/---
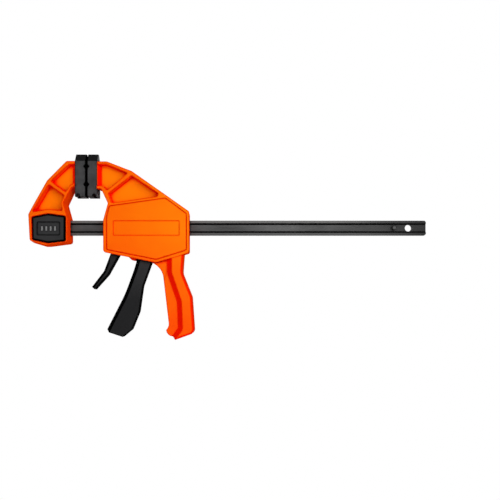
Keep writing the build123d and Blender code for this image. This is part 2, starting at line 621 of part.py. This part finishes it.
with BuildPart() as release_lever:
    with BuildSketch(Plane.XZ):
        closed_outline(LEVER_OUTLINE)
    extrude(amount=TRIGGER_HALF, both=True)
    bevel_sides(release_lever, LEVER_BEVEL, lambda x, z: z < -112 and x - 0.65 * z < 116.5)
    round_sides(release_lever, LEVER_ROUND, lambda x, z: z < -112 and x - 0.65 * z > 119)
    # Slot moulded round the plate's tang
    with BuildSketch(along_plate.offset(-PLATE_THICKNESS / 2)):
        with Locations((0, -BRAKE_LENGTH - TANG_LENGTH / 2)):
            Rectangle(2 * TANG_HALF_WIDTH, TANG_LENGTH)
        with Locations((0, -BRAKE_LENGTH / 2)):
            Rectangle(2 * BRAKE_HALF_WIDTH, BRAKE_LENGTH)
    extrude(amount=PLATE_THICKNESS, mode=Mode.SUBTRACT)

BRAKE_WIRE = 0.6
plate_face_x = BRAKE_X + (PLATE_THICKNESS / 2) / cos(lean) - (BRAKE_Z - BRAKE_SPRING_Z) * tan(lean)
brake_spring_start = plate_face_x + BRAKE_WIRE + 0.5
brake_spring = coil_spring(
    (brake_spring_start, 0, BRAKE_SPRING_Z), (1, 0, 0),
    RIB_X[0] - BRAKE_WIRE - 0.1 - brake_spring_start, 3.8, BRAKE_WIRE, 6,
)

# ---------------------------------------------------------------- export
pieces = {
    "bar": bar,
    "bar_stop_pin": bar_stop_pin,
    "fixed_jaw": fixed_jaw,
    "release_button": release_button,
    "lock_yoke": lock_yoke,
    "lock_pin": lock_pin,
    "button_springs": button_springs,
    "jaw_back_cover": jaw_back_cover,
    "back_cover_screws": back_cover_screws,
    "fixed_pad": fixed_pad,
    "moving_pad": moving_pad,
    "housing": housing,
    "front_cover": front_cover,
    "cover_screws": cover_screws,
    "trigger": trigger,
    "trigger_pin": trigger_pin,
    "drive_plate_1": drive_plates[0],
    "drive_plate_2": drive_plates[1],
    "drive_spring": drive_spring,
    "brake_plate": brake_plate,
    "release_lever": release_lever,
    "brake_spring": brake_spring,
}
os.makedirs("parts", exist_ok=True)
for name, piece in pieces.items():
    piece.part.label = name
    export_step(piece.part, f"parts/{name}.step")
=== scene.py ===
"""Looks of the quick release bar clamp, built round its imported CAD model.

Metres. +X runs along the bar, +Z points up from the handle to the jaws and the
clamp's front faces -Y. The origin is the centre of the moving pad's clamping face.
Colours are written as the 0 to 255 numbers of screen colours.
"""

from math import pi

import bmesh
import bpy
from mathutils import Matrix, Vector


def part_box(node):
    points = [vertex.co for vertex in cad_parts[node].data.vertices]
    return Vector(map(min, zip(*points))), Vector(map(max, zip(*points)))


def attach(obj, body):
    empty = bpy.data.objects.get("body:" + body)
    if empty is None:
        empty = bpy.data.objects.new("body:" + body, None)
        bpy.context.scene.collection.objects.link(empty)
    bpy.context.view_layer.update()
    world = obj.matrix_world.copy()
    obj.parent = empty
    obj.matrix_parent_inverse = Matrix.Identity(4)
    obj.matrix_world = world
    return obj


MM = 0.001
WHITE = (1.0, 1.0, 1.0, 1.0)

# Camera: the photograph's viewing angle
CAMERA_PLACE = (0.21946, -1.050, -0.1849)
FOCAL_PIXELS = 700.0
FRAME_PIXELS = 500.0
SENSOR = 36.0
SHIFT = (0.03, 0.10)

# Lamps, all aimed at one point: name, place, edge length and power
LAMP_TARGET = (0.06, 0.0, -0.10)
LAMPS = (
    ("key", (0.48, -0.98, 0.14), 0.8, 7.1),
    ("side", (0.95, -0.55, 0.15), 0.5, 1.6),
    ("fill", (-0.45, -0.85, -0.70), 0.8, 4.6),
    ("back", (-0.10, 1.10, 0.35), 0.8, 8.0),
)
# The even light of the world
AMBIENT = 0.30

FLOOR_Z = -0.62
FLOOR_SIZE = 14.0
# The floor is lit and shadowed round this place, and turns plain white between these distances
SHADOW_PLACE = (0.15, -0.15, FLOOR_Z)
SHADOW_FADE = (0.30, 0.62)

# Most of a noise's values lie between these. The narrower pair gives a stronger contrast
NOISE_RANGE = (0.3, 0.7)
STRONG_RANGE = (0.35, 0.65)

# Edges take the light as if they were rounded by this much
MOULDED_ROUND = 2.6 * MM
BLACK_ROUND = 0.8 * MM
PAD_ROUND = 1.5 * MM
BAR_ROUND = 0.6 * MM

# Creases, where shade is painted: how far round a point they are felt, the openness below which
# a place takes all the painted crease shade, and the openness above which it is clear of them
WIDE_CREASE = (8.0 * MM, 0.47, 0.82)
PAD_CREASE = (8.0 * MM, 0.45, 0.92)
BAR_CREASE = (6.0 * MM, 0.45, 0.85)
STEEL_CREASE = (1.5 * MM, 0.35, 0.85)
# Narrow ones are felt this far. Each moulded look says below which openness it takes all the painted
# crease shade
NARROW_REACH = 2.5 * MM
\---
Exercise goal:
Extract, word for word, every line beginning with the one that holds "for name, piece" and concluding with the one that holds "SHIFT = (0.03, 0.10)". Include both of those lines.

Finished answer:
for name, piece in pieces.items():
    piece.part.label = name
    export_step(piece.part, f"parts/{name}.step")
=== scene.py ===
"""Looks of the quick release bar clamp, built round its imported CAD model.

Metres. +X runs along the bar, +Z points up from the handle to the jaws and the
clamp's front faces -Y. The origin is the centre of the moving pad's clamping face.
Colours are written as the 0 to 255 numbers of screen colours.
"""

from math import pi

import bmesh
import bpy
from mathutils import Matrix, Vector


def part_box(node):
    points = [vertex.co for vertex in cad_parts[node].data.vertices]
    return Vector(map(min, zip(*points))), Vector(map(max, zip(*points)))


def attach(obj, body):
    empty = bpy.data.objects.get("body:" + body)
    if empty is None:
        empty = bpy.data.objects.new("body:" + body, None)
        bpy.context.scene.collection.objects.link(empty)
    bpy.context.view_layer.update()
    world = obj.matrix_world.copy()
    obj.parent = empty
    obj.matrix_parent_inverse = Matrix.Identity(4)
    obj.matrix_world = world
    return obj


MM = 0.001
WHITE = (1.0, 1.0, 1.0, 1.0)

# Camera: the photograph's viewing angle
CAMERA_PLACE = (0.21946, -1.050, -0.1849)
FOCAL_PIXELS = 700.0
FRAME_PIXELS = 500.0
SENSOR = 36.0
SHIFT = (0.03, 0.10)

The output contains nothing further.